Well, if the roots are $x_1,x_2,\dots,x_n$ then we have $x_1+x_2+\dots+x_n=0$ and $a_{n-2}=\sum x_ix_j$ Obviously $(n-2)\sum_{2}^n x_i^2-2\sum_{2\le i<j\le n}x_ix_j=\sum_{2\le i<j\le n} (x_i-x_j)^2\ge0$, or $n\sum_2^nx_i^2+2\sum_{2\le i<j\le n} x_ix_j\ge2(\sum_2^n x_i)^2=-2x_1(\sum_2^nx_i)$, which is equivalent to $2(1-n)\sum_{1\le i<j\le n} x_ix_j\ge nx_1^2$, which is what we wanted. Q.E.D.

Here is a different (and also easy) approach than the one above.

EDIT: Dang OK. Wait actually could you explain how this is bad?

But that only proves that there is some root for which the inequality holds. You're supposed to prove it for all roots.

Let the roots of $f$ be $r_1, r_2, ..., r_n$ where $r_i$ is real. The information that we extract from the polynomial is that $\displaystyle\sum_{i = 1}^n r_i = 0$. From Vieta: $$a_{n-2} = \sum_{1 \le i < j \le n} r_ir_j$$ So we want to show that \begin{align*} |r_k| &\le \sqrt{\frac{2(1-n)}n \sum_{1 \le i < j \le n} r_ir_j} \\ r_k^2 &\le \frac{2(1-n)}n \sum_{1 \le i < j \le n} r_ir_j \end{align*} Notice that $(r_1+\cdots + r_n)^2 = (r_1^2 + \cdots + r_n^2) + 2a_{n-2}$, so our inequality reduces down to $$r_k^2 \le \frac{n-1}n \sum_{i=1}^n r_i^2$$ This becomes \begin{align*} r_k^2 &\le (n-1) \sum_{i = 1, i \neq k}^n r_i^2 \\ \left( \sum_{i = 1, i \neq k}^n r_i \right)^2 &\le (n-1) \sum_{i = 1, i \neq k}^n r_i^2 \end{align*} which directly follows from Cauchy-Schwarz.

PlatinumFalcon wrote: Assume for the sake of contradiction that $x_i^2>\frac{2(1-n)}{n}a_{n-2}=\left(\frac{n-1}{n}\right)S$ for all $i$. Summing over all $i$, we get $S=\sum x_i^2>n\cdot\left(\frac{n-1}{n}\right)S=(n-1)S$, or $(2-n)S>0$, contradiction, as $n\ge 2$. The error is right there; the contradictory assumption doesn't quite work out. It should be "Assume for the sake of contradiction that there exists and $x_i$ such that $x_i^2 > \frac{2(1-n)}{n}a_{n-2}$. The problem says to prove that every root of the polynomial satisfies the inequality, so the negation of the statement would be to assume that there exists a root that doesn't satisfy the bound.

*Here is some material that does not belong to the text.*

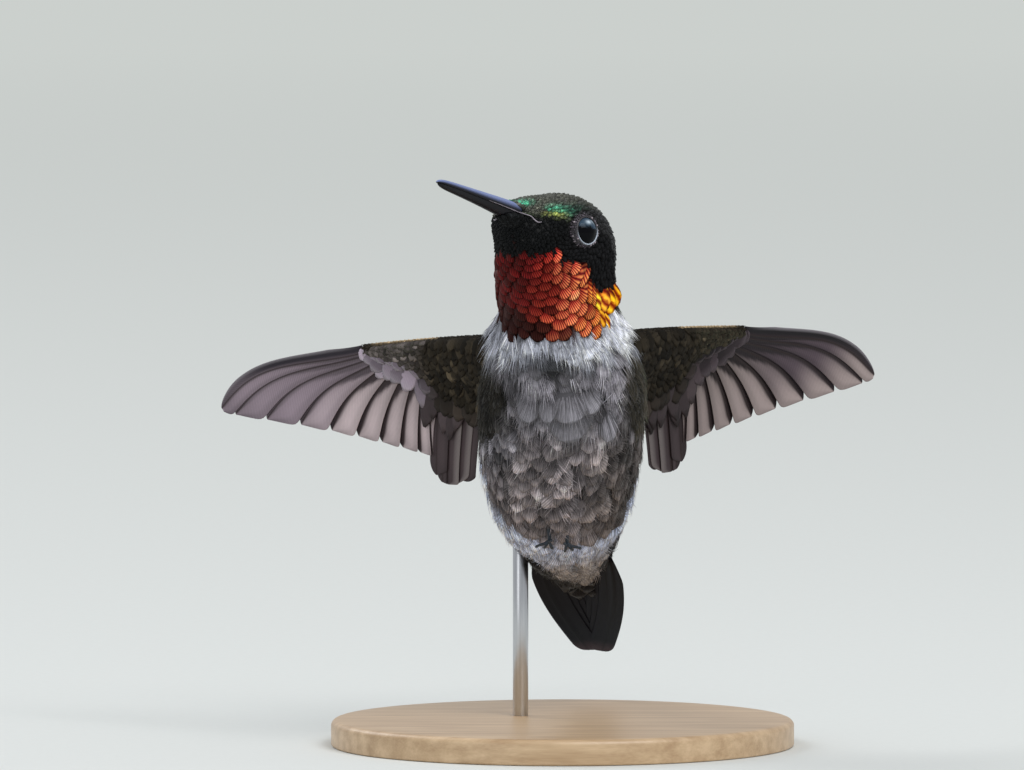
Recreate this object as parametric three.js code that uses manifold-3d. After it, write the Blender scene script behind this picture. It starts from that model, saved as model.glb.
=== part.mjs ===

Uhm. How annoying. Let $r_1,r_2,\dots,r_n$ be the roots of $f$. By Vieta $r_1+r_2+\dots+r_n=0$ and $\displaystyle{a_{n-2}=\sum_{1 \leq i < j \leq n} r_ir_j}$. For $n=2$ the inequality is easy. Now for $n \geq 3$ let $1 \leq m \leq n$. We'll show the inequality for $|r_m|$. Basically plug in $|r_m|=\left| \sum_{\substack{i \neq m \\ 1 \leq i \leq n}} r_i \right|$ and represent $a_{n-2}$ with the roots as above via Vieta. In that form substitute $r_m$ again and after some semi-tedious calculations, we'll get \[ 2 \sum_{\substack{i,j \neq m \\ 1 \leq i < j \leq n}} r_ir_j \leq (n-2) \sum_{\substack{i \neq m \\ 1 \leq i \leq n}} r_i^2 = \sum_{\substack{i,j \neq m \\ 1 \leq i < j \leq n}} \left(r_i^2+r_j^2 \right), \]which is immediate via AM-GM. $\hfill \blacksquare$

Let the roots be $r_1, \ldots, r_n$. By Vieta's we obtain $\sum_j r_j^2 = -2a_{n-2}$. Note by Cauchy for all $i$, \[ \left(\sum_{j \neq i} r_j^2\right)(n-1) \ge \left(\sum_{j \neq i} r_j\right)^2 = r_i^2 \implies (n-1)\sum_{j \neq i} r_j^2 \ge r_i^2 \implies (n-1) \sum_j r_j^2 \ge nr_i^2 \]Thus for all $i$ \[ r_i^2 \le \frac{n-1}{n} \sum_j r_j^2 = \frac{-2(n-1)}{n}a_{n-2} \]as wanted.